I dossier legislativi urgenti di certo non mancano, quanto urgenti sono le attese dei cittadini cui l’Ue deve rispondere. Il presidente Sassoli ha rilanciato la “Conferenza sul futuro dell’Europa” che potrebbe delineare una riforma dell’Unione per dare più voce ai cittadini: e il Parlamento europeo dovrà essere in prima linea. Fra poche settimane cominceranno quindi le audizioni ai commissari designati dagli Stati membri per andare a comporre le futura Commissione: l’Europarlamento avrà l’occasione per far sentire il suo peso nel quadro della complessa architettura istituzionale Ue.

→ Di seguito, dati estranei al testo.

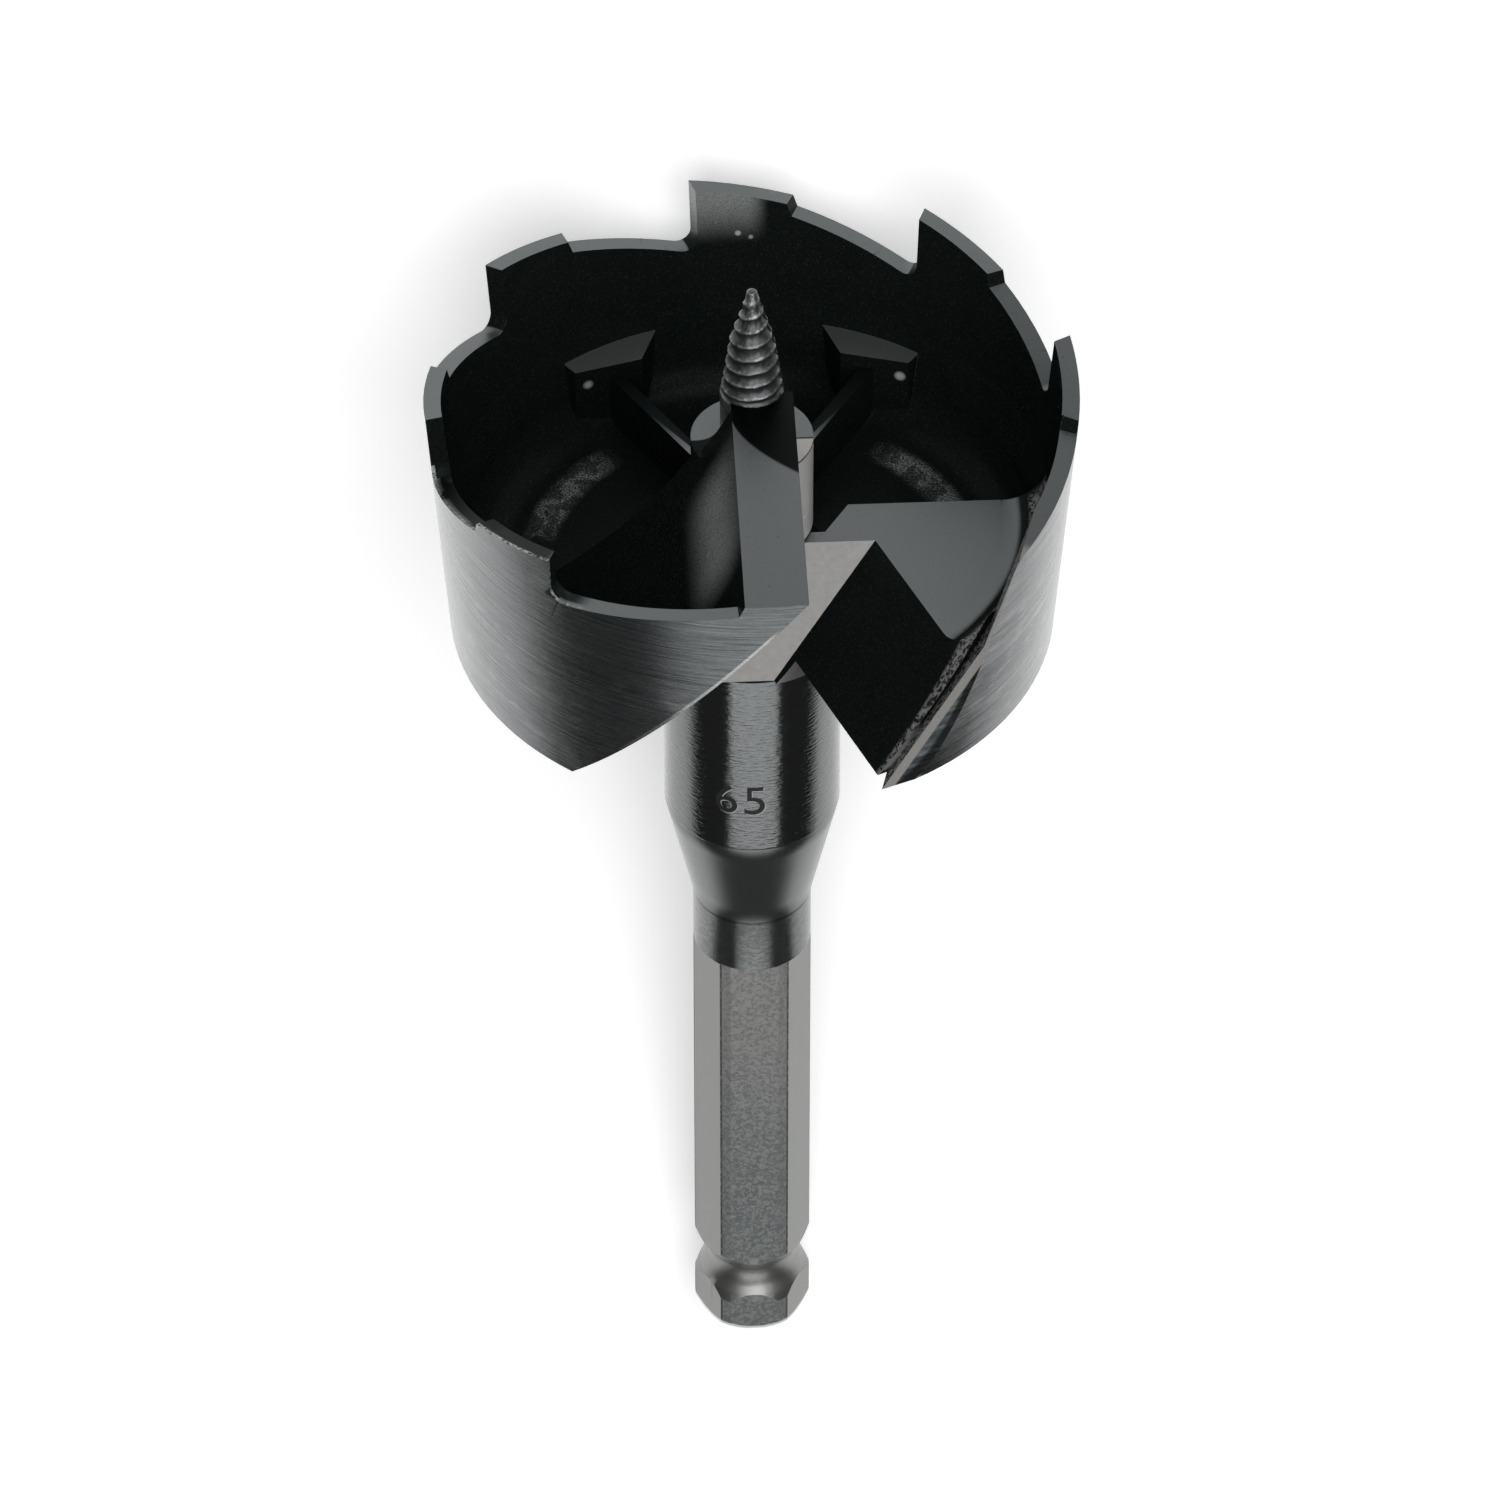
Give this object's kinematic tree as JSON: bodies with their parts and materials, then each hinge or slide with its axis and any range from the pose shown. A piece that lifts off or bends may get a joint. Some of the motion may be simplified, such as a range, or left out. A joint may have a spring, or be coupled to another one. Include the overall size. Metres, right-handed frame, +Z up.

Un motivo di impegno lo ha positivamente rilanciato la stessa Ursula von der Leyen che, nel discorso rivolto all’emiciclo il giorno della sua elezione, ha affermato: “sostengo il diritto di iniziativa per il Parlamento europeo. Quando quest’Assemblea, deliberando a maggioranza dei suoi membri, adotta risoluzioni che chiedono alla Commissione di presentare proposte legislative, mi impegno a rispondere con un atto legislativo nel pieno rispetto della proporzionalità, della sussidiarietà e dei migliori principi legislativi”. È un segnale di assoluto rilievo che non può sfuggire agli eurodeputati. Si tratterà semmai di “giocare di sponda” con la Commissione per rafforzare, nel corso della legislatura 2019-2024, il ruolo delle due istituzioni “più comunitarie” (aventi di mira anzitutto il bene comune europeo) rispetto al Consiglio, dove siedono i governi e nel quale, tradizionalmente, tendono a prevalere gli interessi nazionali.
Compiti ardui, elevata posta in gioco. Gli eurodeputati ne saranno all’altezza?